In the entries below, find every line holding the string "between" and collect it.

Collected data entries:
######

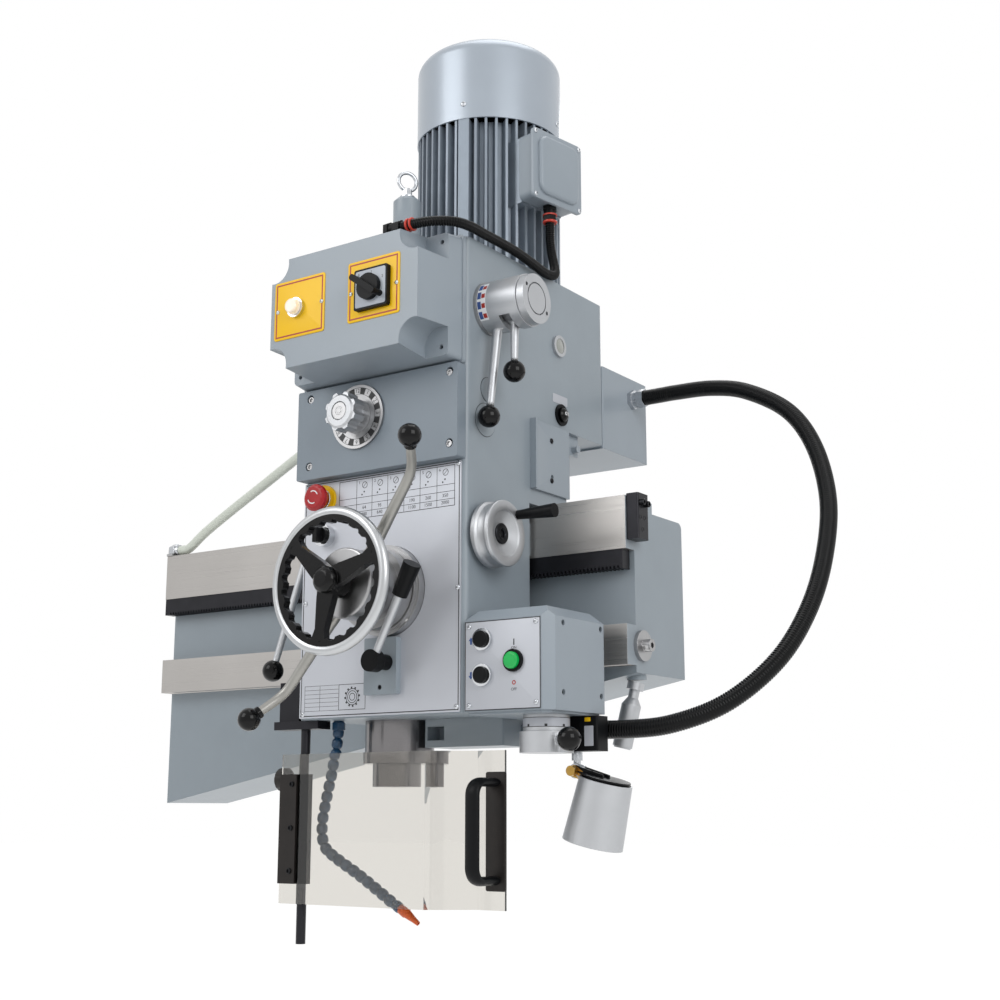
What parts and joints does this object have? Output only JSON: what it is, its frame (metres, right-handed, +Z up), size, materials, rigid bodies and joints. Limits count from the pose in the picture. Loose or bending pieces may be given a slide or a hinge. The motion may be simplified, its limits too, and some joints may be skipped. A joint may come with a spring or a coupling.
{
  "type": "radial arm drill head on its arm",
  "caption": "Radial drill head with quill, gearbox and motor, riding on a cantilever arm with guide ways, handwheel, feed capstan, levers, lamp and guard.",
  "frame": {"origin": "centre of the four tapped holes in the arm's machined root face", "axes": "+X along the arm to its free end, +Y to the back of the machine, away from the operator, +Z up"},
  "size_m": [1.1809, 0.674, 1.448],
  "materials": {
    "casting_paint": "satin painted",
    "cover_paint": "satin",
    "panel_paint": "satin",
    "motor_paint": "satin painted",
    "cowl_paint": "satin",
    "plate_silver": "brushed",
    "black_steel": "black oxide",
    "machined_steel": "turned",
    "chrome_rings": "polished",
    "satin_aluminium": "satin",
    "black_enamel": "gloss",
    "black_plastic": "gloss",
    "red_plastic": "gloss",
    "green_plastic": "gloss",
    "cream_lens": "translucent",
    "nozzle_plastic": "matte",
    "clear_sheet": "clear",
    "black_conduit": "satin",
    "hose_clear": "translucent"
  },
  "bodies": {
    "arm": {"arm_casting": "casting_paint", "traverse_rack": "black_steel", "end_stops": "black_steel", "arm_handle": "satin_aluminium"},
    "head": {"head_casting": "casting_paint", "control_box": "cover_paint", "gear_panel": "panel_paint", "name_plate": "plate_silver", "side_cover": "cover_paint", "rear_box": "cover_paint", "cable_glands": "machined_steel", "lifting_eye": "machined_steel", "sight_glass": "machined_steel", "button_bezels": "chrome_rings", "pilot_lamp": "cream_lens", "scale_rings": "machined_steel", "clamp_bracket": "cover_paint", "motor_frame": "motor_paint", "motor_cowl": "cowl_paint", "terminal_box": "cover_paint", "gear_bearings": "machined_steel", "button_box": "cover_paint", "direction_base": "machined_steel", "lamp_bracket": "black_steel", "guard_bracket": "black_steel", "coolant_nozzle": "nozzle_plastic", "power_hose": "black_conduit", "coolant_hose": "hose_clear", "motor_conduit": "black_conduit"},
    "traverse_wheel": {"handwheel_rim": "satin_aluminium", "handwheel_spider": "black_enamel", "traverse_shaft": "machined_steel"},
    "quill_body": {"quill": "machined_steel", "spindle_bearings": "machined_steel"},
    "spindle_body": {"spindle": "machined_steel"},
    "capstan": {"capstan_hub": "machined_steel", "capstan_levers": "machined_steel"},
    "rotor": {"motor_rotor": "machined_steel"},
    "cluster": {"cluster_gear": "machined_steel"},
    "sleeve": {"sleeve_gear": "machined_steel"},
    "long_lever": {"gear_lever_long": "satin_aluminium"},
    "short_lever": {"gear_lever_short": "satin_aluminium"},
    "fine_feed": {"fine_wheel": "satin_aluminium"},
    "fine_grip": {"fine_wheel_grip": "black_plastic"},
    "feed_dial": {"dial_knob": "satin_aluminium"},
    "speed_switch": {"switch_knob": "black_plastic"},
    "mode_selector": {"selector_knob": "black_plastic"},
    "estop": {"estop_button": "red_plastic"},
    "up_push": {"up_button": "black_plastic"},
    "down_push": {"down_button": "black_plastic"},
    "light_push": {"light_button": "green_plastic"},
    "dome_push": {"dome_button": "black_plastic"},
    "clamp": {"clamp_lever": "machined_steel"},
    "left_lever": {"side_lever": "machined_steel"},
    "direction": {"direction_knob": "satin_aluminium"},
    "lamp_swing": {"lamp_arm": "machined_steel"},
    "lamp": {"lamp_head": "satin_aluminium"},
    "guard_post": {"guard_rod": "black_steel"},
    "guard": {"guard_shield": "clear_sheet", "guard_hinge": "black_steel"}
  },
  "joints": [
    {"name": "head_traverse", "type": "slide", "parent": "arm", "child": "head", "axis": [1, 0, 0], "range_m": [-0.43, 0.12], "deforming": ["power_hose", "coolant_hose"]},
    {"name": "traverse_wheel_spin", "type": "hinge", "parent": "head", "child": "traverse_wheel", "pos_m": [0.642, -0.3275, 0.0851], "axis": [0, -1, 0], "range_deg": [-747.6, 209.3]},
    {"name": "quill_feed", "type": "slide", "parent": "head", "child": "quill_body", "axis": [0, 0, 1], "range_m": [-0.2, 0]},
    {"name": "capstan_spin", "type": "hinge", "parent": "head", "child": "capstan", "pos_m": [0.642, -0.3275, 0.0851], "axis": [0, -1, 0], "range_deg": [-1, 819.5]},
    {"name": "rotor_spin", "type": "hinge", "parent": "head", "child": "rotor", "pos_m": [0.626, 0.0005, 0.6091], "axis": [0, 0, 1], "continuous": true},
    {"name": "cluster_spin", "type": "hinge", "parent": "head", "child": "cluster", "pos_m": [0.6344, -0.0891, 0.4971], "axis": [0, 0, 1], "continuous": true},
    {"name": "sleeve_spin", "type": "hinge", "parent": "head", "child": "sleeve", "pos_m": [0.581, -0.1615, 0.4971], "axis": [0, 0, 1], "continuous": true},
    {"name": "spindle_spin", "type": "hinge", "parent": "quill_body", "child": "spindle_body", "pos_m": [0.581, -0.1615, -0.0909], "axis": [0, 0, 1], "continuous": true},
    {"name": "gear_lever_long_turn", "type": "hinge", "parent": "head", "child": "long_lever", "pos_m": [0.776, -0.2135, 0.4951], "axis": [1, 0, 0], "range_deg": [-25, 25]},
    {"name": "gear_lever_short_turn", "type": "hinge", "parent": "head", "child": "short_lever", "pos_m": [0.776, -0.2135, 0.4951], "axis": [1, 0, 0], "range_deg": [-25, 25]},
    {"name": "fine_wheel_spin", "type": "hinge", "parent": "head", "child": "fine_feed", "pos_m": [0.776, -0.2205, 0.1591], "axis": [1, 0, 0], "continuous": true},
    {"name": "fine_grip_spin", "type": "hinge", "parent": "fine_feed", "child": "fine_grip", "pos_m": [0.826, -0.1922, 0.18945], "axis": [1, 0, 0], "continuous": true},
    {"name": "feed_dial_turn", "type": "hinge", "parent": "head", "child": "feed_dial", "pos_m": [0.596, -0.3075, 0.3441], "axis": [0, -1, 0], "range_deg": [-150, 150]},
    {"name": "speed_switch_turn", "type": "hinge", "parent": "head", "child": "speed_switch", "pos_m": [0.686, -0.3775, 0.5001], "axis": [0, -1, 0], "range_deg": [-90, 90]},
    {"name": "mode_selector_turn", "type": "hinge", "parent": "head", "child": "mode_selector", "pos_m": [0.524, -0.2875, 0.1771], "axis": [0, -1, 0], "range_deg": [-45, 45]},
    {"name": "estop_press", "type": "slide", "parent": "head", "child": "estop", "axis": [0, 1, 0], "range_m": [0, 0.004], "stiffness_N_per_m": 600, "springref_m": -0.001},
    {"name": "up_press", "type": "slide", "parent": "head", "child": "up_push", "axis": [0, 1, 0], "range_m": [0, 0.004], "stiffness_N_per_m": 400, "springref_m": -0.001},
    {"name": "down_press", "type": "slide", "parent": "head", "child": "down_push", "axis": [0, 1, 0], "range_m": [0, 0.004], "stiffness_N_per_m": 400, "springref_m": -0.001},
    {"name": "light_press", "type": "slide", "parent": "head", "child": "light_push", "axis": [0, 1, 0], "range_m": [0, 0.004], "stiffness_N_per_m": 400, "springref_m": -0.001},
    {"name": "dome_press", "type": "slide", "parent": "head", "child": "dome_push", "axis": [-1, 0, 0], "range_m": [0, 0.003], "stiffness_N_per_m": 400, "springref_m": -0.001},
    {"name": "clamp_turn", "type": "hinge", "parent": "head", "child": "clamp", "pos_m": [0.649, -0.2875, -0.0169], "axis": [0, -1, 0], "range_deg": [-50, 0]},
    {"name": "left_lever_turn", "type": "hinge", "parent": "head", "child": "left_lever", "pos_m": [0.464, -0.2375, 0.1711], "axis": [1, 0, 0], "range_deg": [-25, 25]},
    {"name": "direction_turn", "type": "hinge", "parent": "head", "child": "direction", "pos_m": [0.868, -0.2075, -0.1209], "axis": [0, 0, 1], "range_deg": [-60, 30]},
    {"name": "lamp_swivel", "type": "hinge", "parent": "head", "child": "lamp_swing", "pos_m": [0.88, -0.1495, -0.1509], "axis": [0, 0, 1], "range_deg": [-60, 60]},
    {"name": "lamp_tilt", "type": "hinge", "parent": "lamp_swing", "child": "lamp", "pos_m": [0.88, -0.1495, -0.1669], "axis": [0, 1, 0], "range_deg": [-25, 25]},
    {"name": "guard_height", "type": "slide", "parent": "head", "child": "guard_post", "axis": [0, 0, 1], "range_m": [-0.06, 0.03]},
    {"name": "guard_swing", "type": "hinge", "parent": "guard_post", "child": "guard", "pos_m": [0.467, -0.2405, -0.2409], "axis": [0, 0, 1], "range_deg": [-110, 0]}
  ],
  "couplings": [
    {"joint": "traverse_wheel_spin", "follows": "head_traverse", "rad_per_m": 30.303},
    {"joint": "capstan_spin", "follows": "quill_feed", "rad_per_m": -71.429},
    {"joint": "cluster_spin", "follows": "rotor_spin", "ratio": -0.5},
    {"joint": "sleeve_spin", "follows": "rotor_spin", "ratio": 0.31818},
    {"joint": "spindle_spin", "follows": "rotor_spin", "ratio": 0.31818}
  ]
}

######

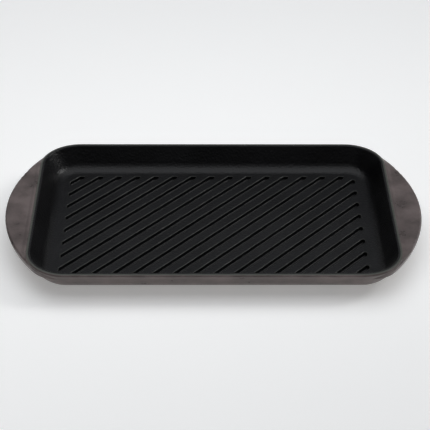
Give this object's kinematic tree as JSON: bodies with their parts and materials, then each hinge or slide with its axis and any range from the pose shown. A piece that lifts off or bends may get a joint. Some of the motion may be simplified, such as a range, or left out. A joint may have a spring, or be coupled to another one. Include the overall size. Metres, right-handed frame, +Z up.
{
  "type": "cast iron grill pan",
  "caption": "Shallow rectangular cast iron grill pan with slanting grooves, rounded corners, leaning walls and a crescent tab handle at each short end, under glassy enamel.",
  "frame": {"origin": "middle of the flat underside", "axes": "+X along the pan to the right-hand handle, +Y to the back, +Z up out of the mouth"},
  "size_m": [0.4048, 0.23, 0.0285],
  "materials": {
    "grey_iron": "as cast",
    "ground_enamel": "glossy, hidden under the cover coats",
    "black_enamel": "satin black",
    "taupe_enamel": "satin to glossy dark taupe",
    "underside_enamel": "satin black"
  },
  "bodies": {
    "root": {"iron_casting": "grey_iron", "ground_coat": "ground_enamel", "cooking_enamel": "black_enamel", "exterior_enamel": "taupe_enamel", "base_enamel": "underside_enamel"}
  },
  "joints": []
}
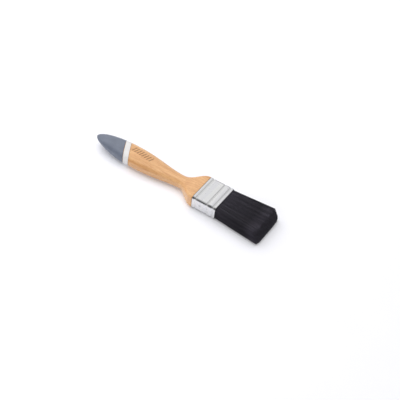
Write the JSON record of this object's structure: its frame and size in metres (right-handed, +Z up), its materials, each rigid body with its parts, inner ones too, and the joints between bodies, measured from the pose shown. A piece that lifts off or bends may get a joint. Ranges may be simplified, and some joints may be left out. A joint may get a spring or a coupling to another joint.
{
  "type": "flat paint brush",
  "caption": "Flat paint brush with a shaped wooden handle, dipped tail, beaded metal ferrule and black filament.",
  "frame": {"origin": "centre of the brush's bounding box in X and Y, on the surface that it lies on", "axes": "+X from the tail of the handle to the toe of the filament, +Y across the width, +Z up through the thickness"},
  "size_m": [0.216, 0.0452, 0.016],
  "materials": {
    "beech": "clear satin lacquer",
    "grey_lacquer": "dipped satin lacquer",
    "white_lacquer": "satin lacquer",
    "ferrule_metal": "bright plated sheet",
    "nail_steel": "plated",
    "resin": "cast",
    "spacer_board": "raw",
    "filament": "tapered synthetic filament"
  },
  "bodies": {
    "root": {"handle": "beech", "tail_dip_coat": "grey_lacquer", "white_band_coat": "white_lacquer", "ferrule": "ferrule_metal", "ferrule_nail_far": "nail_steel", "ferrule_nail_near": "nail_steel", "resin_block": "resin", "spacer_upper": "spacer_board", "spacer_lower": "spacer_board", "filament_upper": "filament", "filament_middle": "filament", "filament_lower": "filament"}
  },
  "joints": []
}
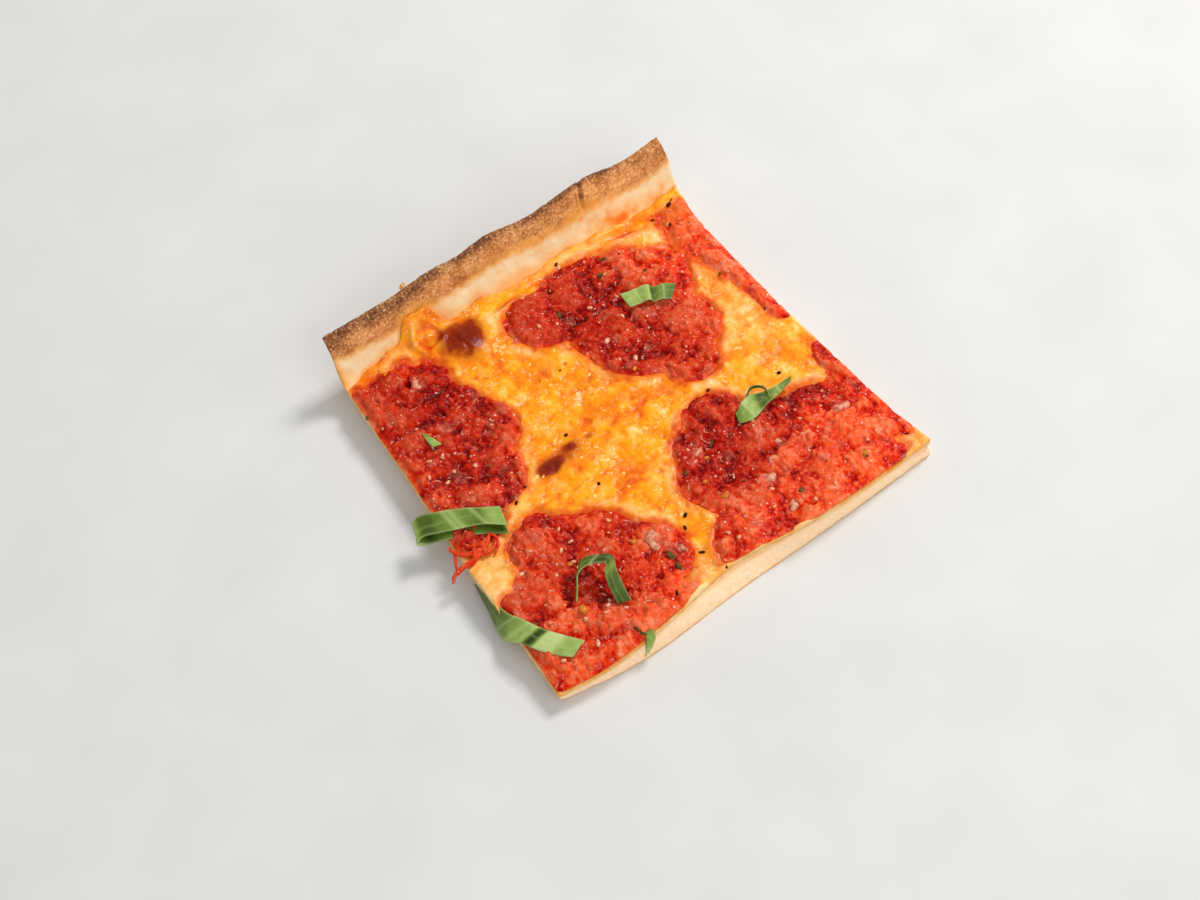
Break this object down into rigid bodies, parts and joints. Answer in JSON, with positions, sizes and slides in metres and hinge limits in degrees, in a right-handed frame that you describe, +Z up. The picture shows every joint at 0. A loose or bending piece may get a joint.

######

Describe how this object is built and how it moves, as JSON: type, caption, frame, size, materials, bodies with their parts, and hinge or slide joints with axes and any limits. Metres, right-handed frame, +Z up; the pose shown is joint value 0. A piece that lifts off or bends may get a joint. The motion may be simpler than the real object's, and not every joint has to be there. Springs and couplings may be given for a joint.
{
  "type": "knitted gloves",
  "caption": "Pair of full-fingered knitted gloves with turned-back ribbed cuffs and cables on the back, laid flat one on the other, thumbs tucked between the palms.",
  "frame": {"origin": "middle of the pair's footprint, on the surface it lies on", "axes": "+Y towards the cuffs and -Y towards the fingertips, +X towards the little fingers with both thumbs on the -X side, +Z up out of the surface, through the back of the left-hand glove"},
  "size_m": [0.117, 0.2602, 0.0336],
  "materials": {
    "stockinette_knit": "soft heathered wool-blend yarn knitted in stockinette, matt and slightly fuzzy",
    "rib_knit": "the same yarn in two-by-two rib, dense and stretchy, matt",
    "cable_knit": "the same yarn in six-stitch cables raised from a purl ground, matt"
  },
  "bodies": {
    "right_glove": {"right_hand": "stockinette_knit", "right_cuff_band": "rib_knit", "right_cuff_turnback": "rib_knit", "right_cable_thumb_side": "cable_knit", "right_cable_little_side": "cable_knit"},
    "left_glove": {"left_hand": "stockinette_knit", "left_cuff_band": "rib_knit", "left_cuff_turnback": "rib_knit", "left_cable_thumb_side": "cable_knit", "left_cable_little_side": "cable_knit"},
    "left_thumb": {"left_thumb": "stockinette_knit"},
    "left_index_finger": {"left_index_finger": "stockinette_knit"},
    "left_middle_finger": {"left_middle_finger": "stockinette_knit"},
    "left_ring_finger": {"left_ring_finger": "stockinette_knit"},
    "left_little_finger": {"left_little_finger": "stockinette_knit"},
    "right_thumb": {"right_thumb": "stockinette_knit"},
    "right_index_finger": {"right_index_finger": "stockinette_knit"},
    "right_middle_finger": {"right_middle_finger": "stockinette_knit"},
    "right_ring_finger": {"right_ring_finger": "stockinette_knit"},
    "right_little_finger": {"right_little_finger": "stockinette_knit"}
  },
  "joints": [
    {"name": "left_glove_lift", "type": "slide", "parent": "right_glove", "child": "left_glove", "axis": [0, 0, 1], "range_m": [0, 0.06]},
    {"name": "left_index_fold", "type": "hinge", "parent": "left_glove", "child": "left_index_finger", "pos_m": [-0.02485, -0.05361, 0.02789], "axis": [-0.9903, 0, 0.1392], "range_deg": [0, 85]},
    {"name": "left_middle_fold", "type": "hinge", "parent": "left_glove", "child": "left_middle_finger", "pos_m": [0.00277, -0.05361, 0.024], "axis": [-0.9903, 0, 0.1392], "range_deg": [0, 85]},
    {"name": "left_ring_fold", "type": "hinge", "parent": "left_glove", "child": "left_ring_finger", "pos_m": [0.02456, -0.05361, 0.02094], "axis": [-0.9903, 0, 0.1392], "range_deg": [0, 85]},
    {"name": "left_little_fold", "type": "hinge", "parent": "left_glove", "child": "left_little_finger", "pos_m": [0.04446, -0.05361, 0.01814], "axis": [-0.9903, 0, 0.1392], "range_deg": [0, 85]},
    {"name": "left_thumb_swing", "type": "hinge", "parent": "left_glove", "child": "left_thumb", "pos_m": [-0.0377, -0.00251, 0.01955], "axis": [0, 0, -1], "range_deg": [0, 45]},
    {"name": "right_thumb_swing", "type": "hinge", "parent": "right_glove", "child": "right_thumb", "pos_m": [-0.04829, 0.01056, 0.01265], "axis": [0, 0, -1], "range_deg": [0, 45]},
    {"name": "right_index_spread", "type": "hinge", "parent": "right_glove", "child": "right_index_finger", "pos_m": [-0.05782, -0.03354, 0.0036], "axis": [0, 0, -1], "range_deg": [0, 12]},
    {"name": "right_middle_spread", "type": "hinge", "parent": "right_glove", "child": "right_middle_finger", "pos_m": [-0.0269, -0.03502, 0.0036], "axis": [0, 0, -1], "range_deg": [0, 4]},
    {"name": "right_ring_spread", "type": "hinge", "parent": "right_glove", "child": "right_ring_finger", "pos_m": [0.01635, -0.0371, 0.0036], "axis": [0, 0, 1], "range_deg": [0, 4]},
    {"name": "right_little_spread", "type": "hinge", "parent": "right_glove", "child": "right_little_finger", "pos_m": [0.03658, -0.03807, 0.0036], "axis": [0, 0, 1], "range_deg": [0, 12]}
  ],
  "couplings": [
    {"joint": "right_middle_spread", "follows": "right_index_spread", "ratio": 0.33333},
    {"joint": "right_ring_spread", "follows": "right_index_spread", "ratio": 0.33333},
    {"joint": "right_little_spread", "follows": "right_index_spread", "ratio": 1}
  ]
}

######

• EXERCISE RESULT:
Write the JSON record of this object's structure: its frame and size in metres (right-handed, +Z up), its materials, each rigid body with its parts, inner ones too, and the joints between bodies, measured from the pose shown. A piece that lifts off or bends may get a joint. Ranges may be simplified, and some joints may be left out. A joint may get a spring or a coupling to another joint.
  "caption": "Pair of full-fingered knitted gloves with turned-back ribbed cuffs and cables on the back, laid flat one on the other, thumbs tucked between the palms.",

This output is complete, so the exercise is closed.